* [Aim]: Report the count of lines containing the word "this" in the entries below, and nothing more.

- - -

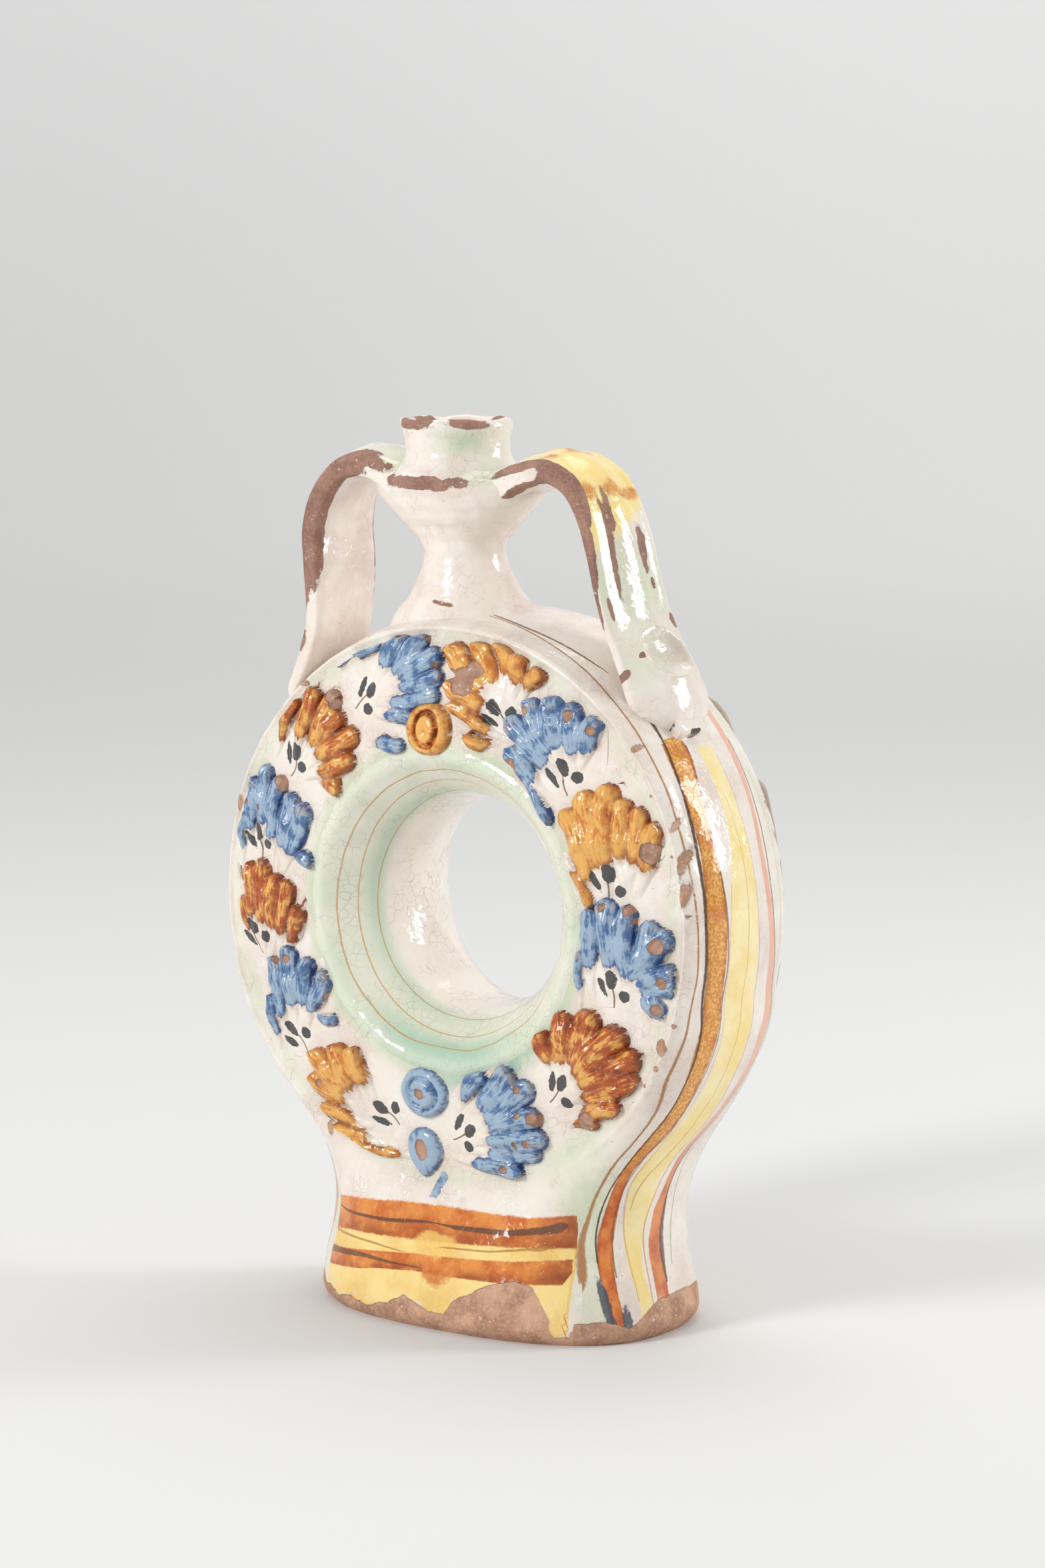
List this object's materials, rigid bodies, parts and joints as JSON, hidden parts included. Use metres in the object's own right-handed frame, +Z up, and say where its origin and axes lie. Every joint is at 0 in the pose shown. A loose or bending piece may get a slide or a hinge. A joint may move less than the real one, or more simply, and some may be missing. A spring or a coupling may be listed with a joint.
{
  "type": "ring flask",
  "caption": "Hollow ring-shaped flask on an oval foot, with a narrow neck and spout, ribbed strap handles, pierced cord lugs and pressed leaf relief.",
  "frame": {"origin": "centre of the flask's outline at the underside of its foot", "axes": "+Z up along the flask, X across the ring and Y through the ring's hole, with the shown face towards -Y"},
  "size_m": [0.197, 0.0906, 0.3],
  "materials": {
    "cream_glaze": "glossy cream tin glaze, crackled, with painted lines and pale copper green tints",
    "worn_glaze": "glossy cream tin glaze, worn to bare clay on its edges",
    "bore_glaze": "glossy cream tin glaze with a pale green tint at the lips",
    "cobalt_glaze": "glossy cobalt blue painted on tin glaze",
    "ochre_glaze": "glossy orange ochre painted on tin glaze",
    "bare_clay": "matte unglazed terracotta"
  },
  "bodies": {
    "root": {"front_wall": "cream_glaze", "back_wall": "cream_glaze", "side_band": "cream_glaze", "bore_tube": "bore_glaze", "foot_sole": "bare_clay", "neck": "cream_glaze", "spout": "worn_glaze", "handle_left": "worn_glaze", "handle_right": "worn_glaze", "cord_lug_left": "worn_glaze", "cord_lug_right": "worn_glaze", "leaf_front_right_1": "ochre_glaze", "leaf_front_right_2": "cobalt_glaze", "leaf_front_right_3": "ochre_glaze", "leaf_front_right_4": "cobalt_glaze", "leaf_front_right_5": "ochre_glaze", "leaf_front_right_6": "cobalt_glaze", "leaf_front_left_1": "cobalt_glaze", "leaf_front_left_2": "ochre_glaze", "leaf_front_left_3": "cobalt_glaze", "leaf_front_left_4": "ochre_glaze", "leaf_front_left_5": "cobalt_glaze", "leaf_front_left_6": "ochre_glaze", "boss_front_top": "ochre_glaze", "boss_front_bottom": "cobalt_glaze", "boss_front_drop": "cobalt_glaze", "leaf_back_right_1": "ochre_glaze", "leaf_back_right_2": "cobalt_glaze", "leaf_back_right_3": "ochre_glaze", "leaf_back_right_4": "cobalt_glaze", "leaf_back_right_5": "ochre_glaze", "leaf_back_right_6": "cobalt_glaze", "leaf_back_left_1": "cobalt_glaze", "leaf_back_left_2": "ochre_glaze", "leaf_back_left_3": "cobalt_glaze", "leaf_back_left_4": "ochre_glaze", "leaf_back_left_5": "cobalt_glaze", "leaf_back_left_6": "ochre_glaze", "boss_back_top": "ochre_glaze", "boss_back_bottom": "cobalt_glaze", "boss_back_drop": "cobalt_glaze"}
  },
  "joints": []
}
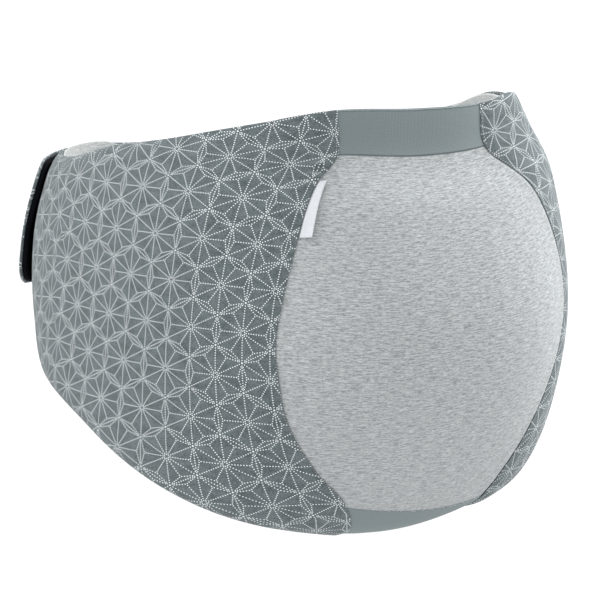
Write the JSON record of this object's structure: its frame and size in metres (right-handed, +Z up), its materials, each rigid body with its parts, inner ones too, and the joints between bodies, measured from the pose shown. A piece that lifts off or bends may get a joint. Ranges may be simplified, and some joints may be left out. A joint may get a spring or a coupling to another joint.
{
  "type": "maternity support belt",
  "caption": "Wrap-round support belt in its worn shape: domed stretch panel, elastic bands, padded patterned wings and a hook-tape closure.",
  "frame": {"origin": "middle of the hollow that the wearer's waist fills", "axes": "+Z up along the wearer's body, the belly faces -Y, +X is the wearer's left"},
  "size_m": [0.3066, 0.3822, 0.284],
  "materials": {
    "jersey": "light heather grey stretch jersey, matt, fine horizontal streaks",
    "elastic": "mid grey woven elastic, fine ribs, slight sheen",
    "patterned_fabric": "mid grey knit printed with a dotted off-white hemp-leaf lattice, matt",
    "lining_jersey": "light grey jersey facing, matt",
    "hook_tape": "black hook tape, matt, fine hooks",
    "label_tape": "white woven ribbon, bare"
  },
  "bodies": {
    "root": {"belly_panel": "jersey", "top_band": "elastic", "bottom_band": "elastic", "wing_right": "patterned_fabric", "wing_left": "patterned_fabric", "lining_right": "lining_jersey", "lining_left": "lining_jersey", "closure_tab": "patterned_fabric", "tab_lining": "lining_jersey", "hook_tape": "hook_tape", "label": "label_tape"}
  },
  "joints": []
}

- - -

* [Worked answer]: 2